[Rows from an object dataset]
>> begin

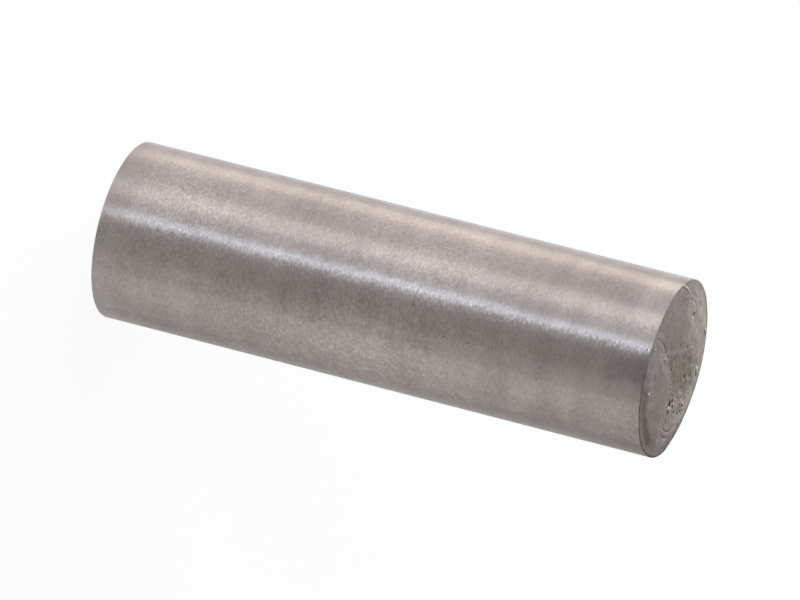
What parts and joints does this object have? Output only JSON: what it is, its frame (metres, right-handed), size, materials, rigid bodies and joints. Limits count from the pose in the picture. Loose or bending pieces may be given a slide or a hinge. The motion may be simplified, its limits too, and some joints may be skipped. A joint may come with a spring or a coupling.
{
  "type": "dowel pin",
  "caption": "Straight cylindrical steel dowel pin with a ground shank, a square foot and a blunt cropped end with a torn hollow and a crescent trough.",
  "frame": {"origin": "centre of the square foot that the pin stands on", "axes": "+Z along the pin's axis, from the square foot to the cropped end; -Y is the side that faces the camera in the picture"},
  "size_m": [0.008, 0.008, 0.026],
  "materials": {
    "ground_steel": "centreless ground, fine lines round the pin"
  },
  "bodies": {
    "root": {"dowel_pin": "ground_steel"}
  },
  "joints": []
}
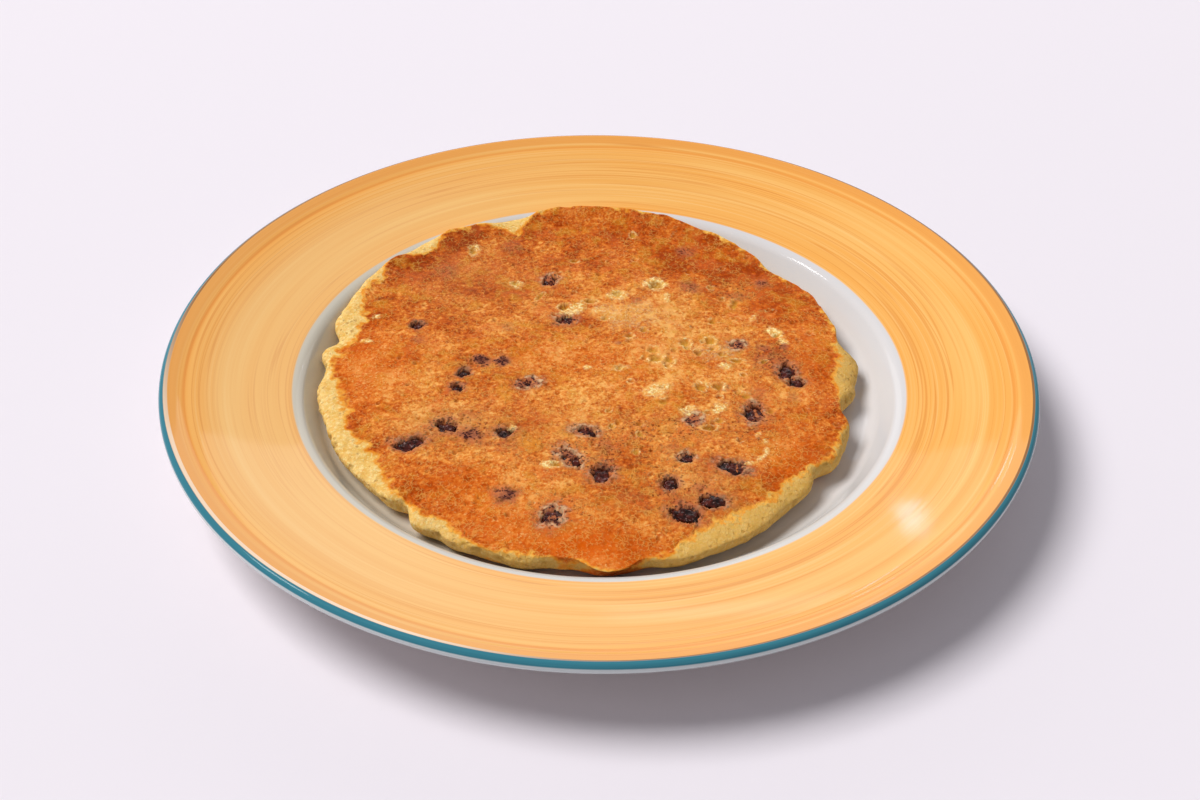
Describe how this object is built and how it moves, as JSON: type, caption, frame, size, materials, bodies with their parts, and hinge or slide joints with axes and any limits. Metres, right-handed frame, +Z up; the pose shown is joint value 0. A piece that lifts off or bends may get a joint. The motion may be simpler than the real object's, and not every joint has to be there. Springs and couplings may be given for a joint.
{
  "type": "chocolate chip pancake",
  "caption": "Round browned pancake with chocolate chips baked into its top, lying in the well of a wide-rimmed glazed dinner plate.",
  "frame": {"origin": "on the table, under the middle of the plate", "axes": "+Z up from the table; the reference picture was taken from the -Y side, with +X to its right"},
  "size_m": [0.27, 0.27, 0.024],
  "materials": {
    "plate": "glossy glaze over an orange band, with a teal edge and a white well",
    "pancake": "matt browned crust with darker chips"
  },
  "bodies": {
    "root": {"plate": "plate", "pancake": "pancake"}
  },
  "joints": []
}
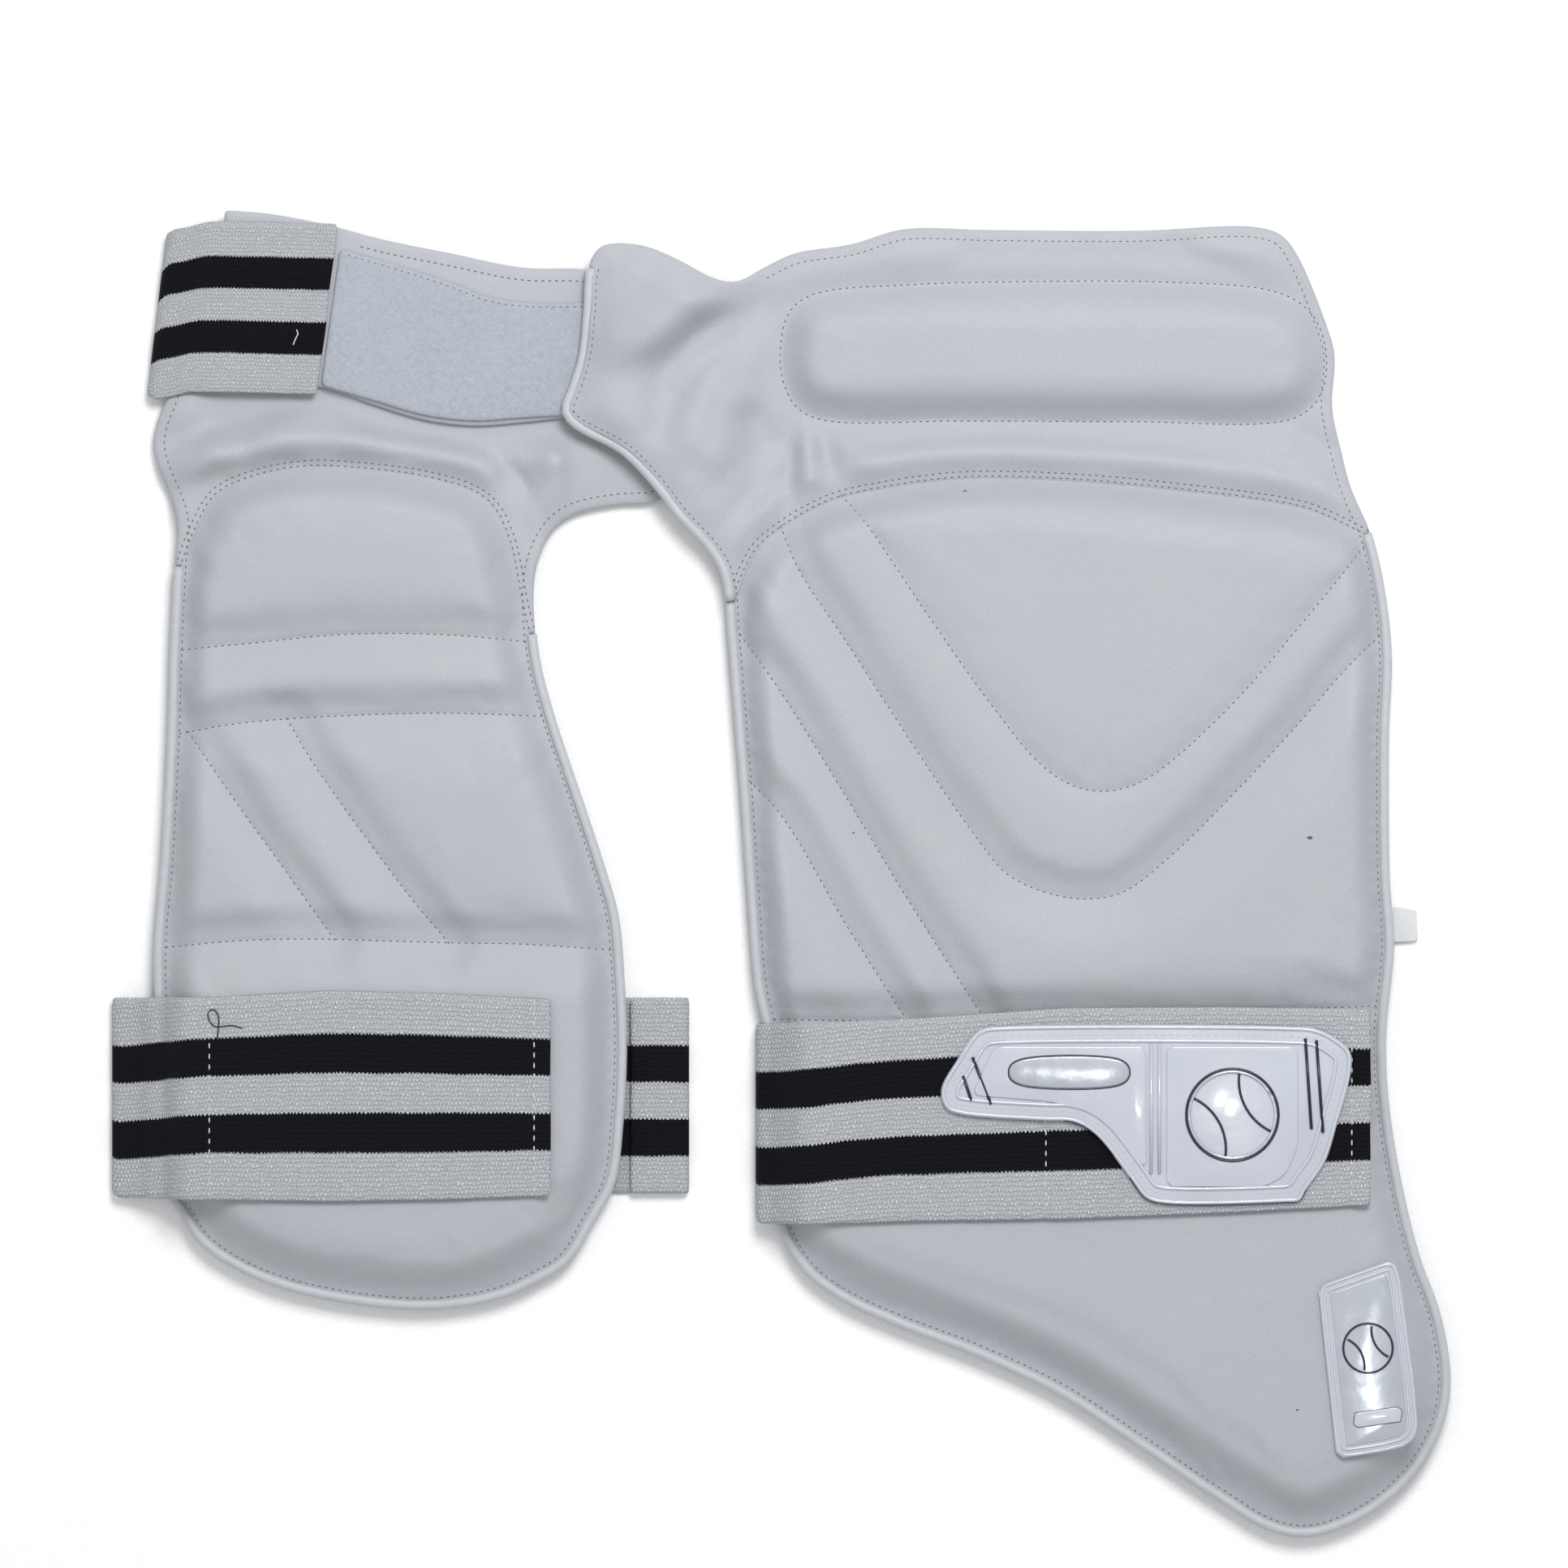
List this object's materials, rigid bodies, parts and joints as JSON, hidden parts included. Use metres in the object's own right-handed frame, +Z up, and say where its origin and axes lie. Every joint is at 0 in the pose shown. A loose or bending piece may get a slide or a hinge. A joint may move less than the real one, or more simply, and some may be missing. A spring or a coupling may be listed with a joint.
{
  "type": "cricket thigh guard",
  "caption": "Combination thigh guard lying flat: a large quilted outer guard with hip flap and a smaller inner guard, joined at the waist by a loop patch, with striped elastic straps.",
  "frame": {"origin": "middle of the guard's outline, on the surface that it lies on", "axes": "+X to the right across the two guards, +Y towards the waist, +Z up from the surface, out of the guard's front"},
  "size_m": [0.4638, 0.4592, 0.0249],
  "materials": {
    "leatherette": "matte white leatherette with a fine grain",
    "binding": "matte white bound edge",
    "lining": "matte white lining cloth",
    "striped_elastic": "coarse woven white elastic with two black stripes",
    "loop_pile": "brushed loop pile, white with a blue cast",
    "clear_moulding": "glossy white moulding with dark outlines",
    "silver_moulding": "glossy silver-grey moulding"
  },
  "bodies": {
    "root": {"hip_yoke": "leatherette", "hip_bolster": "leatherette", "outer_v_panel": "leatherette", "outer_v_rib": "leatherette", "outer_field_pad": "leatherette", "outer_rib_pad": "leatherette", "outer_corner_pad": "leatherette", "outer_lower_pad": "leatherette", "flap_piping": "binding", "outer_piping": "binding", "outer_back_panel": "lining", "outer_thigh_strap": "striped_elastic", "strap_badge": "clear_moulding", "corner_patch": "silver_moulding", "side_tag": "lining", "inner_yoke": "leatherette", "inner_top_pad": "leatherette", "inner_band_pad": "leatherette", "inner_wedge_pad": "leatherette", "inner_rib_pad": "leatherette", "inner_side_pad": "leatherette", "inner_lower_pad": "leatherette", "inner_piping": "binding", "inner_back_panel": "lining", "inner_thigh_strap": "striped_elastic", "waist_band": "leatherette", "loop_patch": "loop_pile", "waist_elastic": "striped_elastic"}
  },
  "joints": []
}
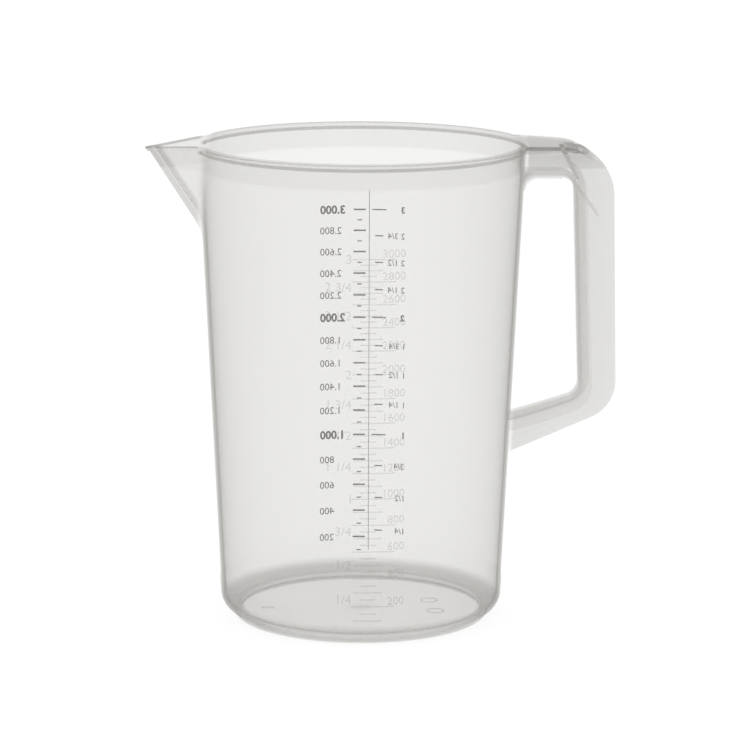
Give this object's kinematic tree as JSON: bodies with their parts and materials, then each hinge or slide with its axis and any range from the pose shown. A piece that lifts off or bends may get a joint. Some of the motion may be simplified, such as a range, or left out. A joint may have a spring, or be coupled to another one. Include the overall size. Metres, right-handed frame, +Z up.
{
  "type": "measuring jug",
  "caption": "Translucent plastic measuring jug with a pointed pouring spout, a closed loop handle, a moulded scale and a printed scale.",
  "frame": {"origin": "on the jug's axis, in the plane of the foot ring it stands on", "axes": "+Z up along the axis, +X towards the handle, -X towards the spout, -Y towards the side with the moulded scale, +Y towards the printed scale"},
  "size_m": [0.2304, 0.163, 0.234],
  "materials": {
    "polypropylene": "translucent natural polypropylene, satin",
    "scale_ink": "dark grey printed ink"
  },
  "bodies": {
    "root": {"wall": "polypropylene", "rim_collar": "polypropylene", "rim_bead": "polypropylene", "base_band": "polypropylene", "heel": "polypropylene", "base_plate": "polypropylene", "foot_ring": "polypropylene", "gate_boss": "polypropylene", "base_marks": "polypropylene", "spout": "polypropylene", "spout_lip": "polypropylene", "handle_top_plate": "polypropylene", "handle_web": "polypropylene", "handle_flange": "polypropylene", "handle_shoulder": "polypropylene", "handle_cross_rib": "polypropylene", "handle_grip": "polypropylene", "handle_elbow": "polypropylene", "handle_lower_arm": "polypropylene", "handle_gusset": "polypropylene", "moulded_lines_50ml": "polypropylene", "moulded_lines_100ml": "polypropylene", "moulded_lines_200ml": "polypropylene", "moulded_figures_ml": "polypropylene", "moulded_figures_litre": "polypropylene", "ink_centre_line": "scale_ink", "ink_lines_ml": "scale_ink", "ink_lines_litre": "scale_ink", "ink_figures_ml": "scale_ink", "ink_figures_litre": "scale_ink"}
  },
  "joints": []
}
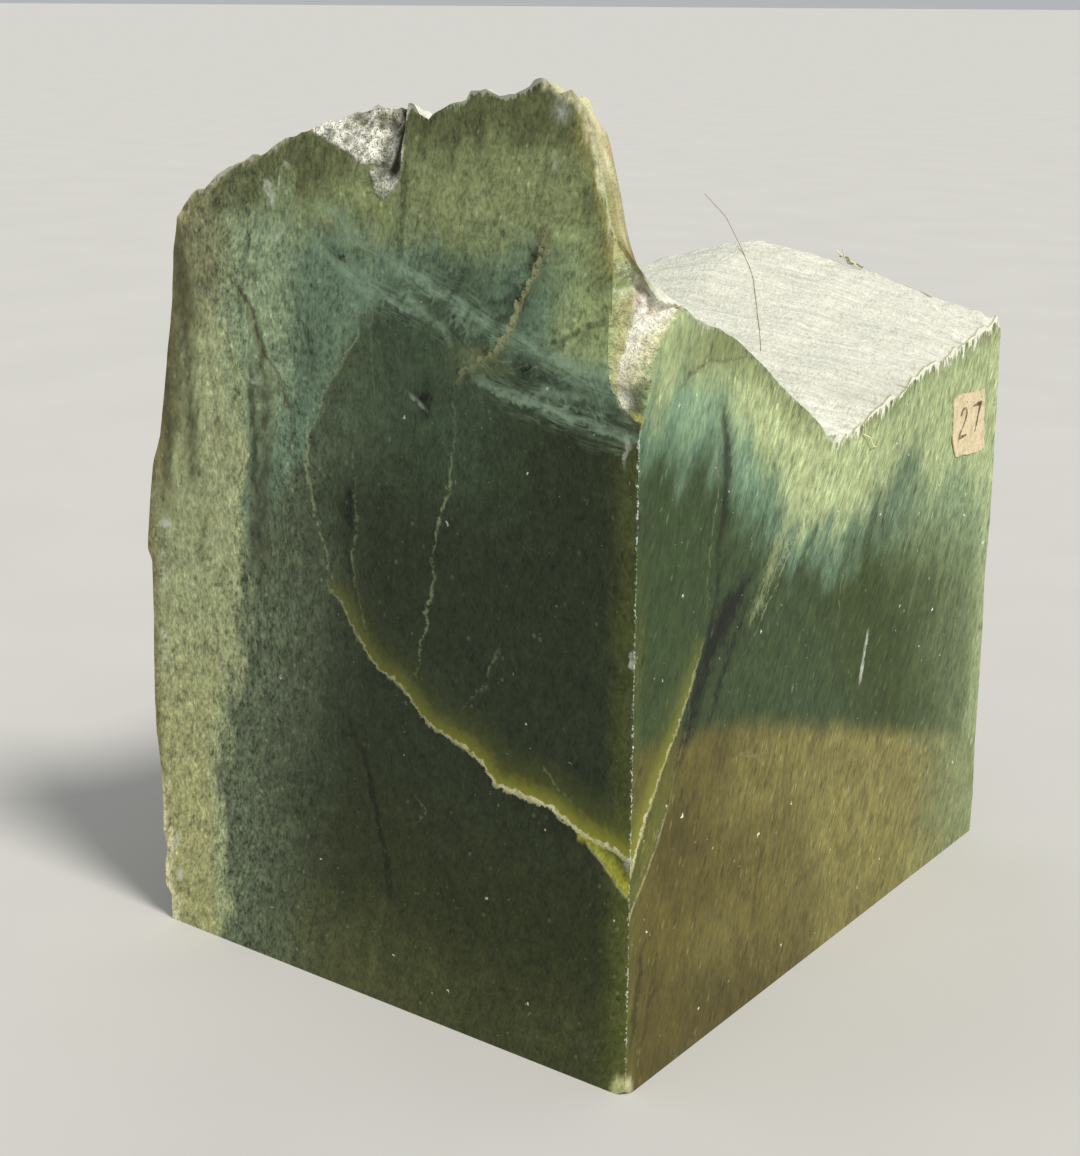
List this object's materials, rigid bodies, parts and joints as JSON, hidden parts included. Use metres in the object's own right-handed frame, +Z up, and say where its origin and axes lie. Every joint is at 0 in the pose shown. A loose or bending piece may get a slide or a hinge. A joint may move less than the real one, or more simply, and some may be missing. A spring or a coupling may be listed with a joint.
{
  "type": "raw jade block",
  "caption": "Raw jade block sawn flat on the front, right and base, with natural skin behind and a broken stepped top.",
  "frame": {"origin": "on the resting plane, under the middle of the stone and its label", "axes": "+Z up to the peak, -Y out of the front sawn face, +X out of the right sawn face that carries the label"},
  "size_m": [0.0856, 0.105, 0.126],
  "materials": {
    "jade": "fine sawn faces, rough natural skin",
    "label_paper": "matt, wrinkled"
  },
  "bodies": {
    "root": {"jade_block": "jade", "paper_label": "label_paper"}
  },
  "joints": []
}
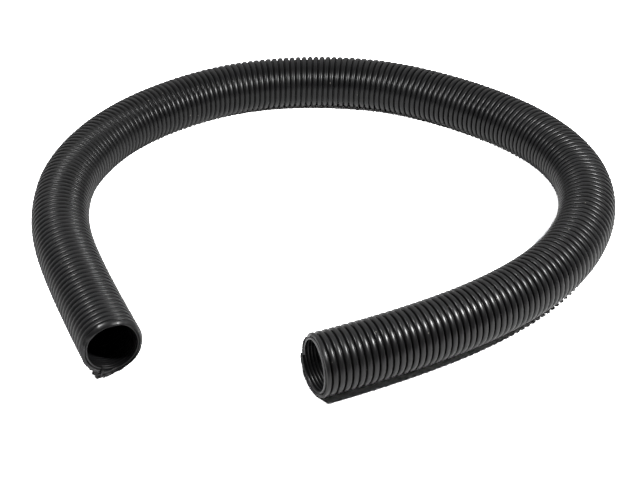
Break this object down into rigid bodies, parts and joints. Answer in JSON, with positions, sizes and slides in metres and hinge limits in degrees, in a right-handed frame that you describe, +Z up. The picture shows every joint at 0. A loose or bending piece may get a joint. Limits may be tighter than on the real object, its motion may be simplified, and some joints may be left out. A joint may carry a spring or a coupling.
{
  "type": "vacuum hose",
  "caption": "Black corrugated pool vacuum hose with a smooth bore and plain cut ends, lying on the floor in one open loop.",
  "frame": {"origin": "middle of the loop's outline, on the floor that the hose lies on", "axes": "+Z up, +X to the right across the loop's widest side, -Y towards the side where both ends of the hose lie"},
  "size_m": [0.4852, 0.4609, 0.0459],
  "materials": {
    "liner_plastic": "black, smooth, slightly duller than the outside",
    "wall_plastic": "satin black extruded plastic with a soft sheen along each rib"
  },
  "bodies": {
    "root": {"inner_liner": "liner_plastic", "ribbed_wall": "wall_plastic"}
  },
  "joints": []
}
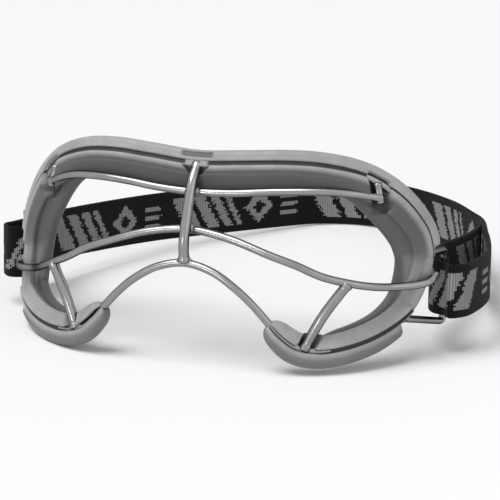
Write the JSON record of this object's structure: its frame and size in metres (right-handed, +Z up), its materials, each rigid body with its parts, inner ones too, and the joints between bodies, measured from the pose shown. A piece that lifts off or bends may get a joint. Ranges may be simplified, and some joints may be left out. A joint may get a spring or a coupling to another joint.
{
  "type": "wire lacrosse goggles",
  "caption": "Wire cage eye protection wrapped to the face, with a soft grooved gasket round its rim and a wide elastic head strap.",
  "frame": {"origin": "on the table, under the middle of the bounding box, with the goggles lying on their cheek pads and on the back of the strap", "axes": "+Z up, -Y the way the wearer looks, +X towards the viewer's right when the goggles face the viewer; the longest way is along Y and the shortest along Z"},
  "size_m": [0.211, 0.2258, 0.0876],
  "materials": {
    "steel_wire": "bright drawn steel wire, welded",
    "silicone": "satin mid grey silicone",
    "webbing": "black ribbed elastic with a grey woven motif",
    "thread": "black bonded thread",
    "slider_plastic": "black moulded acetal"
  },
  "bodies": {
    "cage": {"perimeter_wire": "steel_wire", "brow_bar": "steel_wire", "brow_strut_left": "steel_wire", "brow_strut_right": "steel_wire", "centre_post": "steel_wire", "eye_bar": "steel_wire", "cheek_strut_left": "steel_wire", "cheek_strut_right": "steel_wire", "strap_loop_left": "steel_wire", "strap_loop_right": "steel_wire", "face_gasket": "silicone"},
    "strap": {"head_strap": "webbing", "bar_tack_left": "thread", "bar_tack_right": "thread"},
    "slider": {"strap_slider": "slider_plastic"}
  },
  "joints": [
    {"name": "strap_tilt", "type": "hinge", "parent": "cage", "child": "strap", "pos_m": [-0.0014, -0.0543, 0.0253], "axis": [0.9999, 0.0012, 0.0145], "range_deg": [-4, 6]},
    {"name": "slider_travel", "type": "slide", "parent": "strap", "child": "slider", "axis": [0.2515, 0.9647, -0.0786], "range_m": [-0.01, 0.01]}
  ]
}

>> end

Required work |
From the material above, count the lines that include "lifts" and give only the total.

Final result |
3